The massif stretches out like a high wall to either side, here and there,
visitors can see how the steep slopes are marked with clear, straight lines
– avalanches. Bush pilot Tom Klein explains that recently a 600-metre avalanche
caught a plane unawares as it was dropping off a group of mountaineers.

The passengers are met with frosty air and colourful igloo tents when they
finally set down on the glacier. A group of tanned – and often sunburnt
– and talkative men are completing the final preparations for an ascent
of Mount McKinley.

Their plan is to spend the next three weeks on the mountain – this is a
long time, given that Australian Gary Scott managed to climb it in 18.5
hours in 1986.

On the return flight to Talkeetna, visibility is clear enough to show just
how sparsely settled Alaska really is. Apart from the two- lane road and
the railway track connecting Anchorage with Fairbanks 576 kilometres to
the north, there is little to see but forests, lakes and rivers.

A total of no more than 621,400 people live in this state – it has a surface
area of almost 1.5 million square kilometres.

Talkeetna is the starting point for those who want to climb Mount McKinley
as well as those who plan boat rides along both the Susitna and Talkeetna
rivers. Bears, elk and deer can very often be seen along here in the shadow
of the massive peak. The town also has a limited number of simple bed and
breakfast places to choose from.

The journey continues from here on the Alaska railway – completed in 1923
– into the Denali National Park, one of the most popular resorts in Alaska.
Visitors have the opportunity to watch grizzly bears and caribou from a
distance here.

The trip onwards to the Denali Wilderness Lodge is undertaken by single-engine
plane. The machines are often referred to as “puddle jumpers” since they
can land on rural tracks, lakes or even rivers and can be seen parked in
front of many of the houses in Alaska.

The antlers decorating the common room show that the lodge was used until
recently by game hunters who flew in to hunt both bears and elk. Since
the lodge changed hands early this year, however, there has been a changeover
to eco-tourism.

The lodge accommodates its visitors in traditional wooden houses – constructed
from wood and canvas and very similar to those used by the area’s first
settlers.

The Cheechako Hotel is somewhat larger and warmer. Its six rooms, comfortable
saloon bar and honky-tonk piano all remind visitors of the days of the
gold rush.

Breakfast is followed with a trip along the river. Alaska’s rivers are
mostly fed by the glaciers and deposit mud and debris across the valleys.

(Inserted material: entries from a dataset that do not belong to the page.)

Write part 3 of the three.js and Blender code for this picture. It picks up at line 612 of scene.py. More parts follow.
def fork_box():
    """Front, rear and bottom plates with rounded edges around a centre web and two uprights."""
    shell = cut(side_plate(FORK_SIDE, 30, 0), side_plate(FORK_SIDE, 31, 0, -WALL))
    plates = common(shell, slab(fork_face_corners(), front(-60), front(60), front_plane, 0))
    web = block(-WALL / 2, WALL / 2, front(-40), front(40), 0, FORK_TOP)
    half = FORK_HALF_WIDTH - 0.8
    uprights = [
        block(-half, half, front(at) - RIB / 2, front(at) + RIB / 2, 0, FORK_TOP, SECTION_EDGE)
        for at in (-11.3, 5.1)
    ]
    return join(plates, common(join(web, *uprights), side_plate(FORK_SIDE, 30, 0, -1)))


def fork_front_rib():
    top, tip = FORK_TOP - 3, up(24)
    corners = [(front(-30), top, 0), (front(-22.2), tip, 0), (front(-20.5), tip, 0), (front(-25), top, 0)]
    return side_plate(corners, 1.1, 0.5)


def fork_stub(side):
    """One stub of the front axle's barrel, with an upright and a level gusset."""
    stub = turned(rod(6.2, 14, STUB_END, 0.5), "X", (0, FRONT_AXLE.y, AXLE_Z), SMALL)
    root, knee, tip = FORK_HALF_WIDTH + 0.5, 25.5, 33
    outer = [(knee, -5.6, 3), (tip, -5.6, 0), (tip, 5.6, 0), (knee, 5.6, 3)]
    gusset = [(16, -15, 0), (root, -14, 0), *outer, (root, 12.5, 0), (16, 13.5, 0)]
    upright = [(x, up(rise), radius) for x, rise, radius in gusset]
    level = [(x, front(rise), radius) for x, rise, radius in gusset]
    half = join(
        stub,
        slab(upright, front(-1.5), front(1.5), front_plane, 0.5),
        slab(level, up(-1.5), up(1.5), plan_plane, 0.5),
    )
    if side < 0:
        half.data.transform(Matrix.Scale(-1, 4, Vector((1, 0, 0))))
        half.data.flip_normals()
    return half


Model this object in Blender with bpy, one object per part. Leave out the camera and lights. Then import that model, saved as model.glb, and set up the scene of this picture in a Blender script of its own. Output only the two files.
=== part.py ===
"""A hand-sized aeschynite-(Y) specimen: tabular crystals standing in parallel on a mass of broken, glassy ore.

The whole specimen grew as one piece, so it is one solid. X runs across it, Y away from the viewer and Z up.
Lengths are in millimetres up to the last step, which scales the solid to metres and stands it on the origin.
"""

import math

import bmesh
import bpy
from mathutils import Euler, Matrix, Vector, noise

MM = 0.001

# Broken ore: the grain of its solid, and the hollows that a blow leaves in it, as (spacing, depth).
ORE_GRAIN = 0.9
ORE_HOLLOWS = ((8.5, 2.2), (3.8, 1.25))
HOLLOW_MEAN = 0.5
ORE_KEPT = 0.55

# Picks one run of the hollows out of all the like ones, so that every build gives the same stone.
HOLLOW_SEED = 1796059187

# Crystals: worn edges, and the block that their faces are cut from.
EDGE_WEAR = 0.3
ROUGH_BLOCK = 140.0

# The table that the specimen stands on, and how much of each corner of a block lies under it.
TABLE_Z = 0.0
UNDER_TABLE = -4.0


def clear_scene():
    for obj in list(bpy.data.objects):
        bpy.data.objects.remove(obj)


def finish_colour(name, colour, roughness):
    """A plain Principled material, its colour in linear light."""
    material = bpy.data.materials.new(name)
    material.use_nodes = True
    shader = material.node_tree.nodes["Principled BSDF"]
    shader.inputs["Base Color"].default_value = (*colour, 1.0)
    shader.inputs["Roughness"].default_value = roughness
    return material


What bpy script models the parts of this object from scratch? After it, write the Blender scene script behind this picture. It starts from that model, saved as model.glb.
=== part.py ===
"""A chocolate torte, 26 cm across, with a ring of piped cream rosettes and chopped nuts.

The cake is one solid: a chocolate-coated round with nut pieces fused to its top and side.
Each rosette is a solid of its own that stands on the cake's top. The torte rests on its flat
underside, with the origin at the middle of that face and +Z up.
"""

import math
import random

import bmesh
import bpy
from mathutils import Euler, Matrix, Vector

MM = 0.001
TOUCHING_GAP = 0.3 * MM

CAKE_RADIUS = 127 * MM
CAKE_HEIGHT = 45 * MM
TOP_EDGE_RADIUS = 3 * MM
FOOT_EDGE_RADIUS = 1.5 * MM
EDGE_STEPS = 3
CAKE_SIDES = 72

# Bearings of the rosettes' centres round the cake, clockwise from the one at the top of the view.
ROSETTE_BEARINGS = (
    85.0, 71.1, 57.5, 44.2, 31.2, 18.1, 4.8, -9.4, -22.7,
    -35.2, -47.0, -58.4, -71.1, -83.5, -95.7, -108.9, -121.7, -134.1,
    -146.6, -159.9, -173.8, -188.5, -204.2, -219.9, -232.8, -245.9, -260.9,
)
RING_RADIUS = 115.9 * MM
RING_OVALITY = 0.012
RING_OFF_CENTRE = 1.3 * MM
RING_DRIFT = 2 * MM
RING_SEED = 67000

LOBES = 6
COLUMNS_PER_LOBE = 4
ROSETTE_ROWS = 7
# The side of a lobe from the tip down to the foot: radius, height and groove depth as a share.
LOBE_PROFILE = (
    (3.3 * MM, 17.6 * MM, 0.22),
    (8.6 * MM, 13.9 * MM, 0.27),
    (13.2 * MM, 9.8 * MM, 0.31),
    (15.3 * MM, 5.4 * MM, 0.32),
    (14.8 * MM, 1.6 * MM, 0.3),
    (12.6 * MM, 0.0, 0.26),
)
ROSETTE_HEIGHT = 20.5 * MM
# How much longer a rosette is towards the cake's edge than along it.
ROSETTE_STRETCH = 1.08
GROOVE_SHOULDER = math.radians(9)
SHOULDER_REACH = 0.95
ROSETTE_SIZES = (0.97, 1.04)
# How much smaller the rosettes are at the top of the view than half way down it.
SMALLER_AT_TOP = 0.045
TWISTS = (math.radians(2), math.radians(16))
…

Most of them stretch over large areas as they seek out new routes after
almost every new snowfall.

Suddenly, a grizzly bear appears less than 400 metres in front. The cowboys
– despite their guns – decide that it would be best to draw back a little.
Grizzlys are dangerous animals and it is best to steer well clear of them.

After one hour of the flight towards Fairbanks, the landscape starts to
flatten out until Alaska’s second largest city comes into view among a
seemingly endless plain of lakes and rivers.

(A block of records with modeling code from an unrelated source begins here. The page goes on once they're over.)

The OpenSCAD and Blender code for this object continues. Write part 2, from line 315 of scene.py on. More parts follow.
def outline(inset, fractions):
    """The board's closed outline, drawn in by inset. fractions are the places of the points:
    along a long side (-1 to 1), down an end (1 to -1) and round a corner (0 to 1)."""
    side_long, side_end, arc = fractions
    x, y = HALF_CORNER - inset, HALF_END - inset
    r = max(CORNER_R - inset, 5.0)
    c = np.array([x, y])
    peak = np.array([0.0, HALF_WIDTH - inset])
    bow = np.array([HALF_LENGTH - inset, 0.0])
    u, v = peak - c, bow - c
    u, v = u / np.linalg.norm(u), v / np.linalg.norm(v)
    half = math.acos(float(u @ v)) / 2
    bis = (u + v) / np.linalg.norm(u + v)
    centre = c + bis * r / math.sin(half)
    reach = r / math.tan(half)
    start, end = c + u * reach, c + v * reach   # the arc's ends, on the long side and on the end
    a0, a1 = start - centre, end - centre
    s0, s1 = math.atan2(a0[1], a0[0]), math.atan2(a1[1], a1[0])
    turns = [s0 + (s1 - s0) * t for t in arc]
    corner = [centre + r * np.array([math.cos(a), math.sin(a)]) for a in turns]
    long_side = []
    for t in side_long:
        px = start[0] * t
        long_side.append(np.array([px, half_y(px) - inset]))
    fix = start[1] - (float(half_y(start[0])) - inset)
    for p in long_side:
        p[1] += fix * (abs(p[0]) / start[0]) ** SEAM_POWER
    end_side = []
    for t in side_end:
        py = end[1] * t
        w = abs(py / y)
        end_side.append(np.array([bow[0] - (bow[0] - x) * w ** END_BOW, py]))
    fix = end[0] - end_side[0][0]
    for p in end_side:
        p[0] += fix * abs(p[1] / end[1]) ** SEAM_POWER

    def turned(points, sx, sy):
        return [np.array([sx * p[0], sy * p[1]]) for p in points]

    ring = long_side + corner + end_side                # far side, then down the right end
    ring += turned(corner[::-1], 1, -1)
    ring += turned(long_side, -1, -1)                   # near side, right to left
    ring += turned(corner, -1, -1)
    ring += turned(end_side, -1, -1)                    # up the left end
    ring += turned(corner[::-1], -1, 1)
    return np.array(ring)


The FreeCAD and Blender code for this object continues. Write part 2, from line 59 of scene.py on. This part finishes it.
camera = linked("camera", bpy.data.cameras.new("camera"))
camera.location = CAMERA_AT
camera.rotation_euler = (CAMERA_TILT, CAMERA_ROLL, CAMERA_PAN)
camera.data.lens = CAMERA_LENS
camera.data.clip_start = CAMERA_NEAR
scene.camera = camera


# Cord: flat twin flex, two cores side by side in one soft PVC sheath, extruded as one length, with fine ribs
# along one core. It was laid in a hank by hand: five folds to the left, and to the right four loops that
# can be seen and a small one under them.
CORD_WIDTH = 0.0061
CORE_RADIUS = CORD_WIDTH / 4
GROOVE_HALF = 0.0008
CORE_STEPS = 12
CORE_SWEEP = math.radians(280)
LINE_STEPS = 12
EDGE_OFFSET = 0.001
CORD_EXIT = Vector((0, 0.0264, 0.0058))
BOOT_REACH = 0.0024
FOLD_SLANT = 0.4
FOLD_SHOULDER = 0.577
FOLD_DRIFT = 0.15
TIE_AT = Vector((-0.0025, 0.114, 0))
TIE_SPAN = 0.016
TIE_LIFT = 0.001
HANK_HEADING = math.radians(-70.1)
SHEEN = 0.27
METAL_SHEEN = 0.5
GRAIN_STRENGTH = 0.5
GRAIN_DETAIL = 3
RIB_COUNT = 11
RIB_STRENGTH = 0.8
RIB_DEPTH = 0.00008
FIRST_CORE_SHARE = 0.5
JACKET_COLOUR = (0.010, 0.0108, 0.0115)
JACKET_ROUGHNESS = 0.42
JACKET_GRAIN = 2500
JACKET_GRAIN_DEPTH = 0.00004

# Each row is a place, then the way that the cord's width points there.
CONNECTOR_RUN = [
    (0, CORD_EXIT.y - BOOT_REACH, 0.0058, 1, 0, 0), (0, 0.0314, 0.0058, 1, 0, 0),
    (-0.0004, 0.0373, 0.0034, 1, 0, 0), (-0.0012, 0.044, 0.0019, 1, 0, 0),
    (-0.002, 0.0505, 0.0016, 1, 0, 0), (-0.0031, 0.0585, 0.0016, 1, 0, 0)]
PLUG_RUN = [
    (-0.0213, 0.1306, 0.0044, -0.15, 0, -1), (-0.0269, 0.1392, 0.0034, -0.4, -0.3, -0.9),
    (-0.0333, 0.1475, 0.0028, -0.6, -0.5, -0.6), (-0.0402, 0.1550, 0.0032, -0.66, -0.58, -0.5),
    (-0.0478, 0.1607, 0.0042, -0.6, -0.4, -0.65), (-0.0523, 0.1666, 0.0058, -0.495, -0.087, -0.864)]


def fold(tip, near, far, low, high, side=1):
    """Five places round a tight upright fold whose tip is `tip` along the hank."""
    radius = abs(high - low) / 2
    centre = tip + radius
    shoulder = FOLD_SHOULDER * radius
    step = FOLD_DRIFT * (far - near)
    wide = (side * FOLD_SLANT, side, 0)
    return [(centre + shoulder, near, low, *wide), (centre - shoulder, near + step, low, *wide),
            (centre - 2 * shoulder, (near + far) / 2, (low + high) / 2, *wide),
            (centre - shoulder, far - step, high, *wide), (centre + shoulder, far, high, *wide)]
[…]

Fairbanks is the starting point for trips with the Northern Alaska Tour
Company to the Arctic Circle and the Nunamiut Eskimos who live in the Brooks
Range Mountains.

The minibus travels along the rough surface of the Dalton Highway to Prospect
Creek above the Arctic Circle. The track runs alongside the Alaska Pipeline
which carries oil from Prudhoe Bay on the Beaufort Sea to the south to
Valdez in Prince William Sound.

This black gold is a real boon to Alaska’s state coffers – which supplied
each and every citizen with a cheque last year for exactly 1,769.84 dollars.

The treeless Arctic expanse which German-speaking guide Robert Weeden takes
us through is the United States’ last wilderness – despite the fact that
archeological finds along the Yukon River indicate that this area was inhabited
around 20,000 years ago.

Today, this part of the world belongs to the caribou – one herd, for example,
comprises more than 15,000 animals.

From Prospect Creek, a bush pilot deftly steers his light plane through
the Brooks Range. Somehow, the pilot manages to find the Eskimo village
of Anaktuvuk Pass where the windswept wooden houses nestle as best they
can into this vast, almost lunar landscape devoid of trees or grass. A
group of schoolchildren show visitors around the village and join other
residents in demonstrating traditional dance.

Anyone expecting to see Eskimos living in igloos is in for a disappointment
though – those born in Anaktuvuk Pass and their children are more likely
to be sitting in front of a television set or a computer.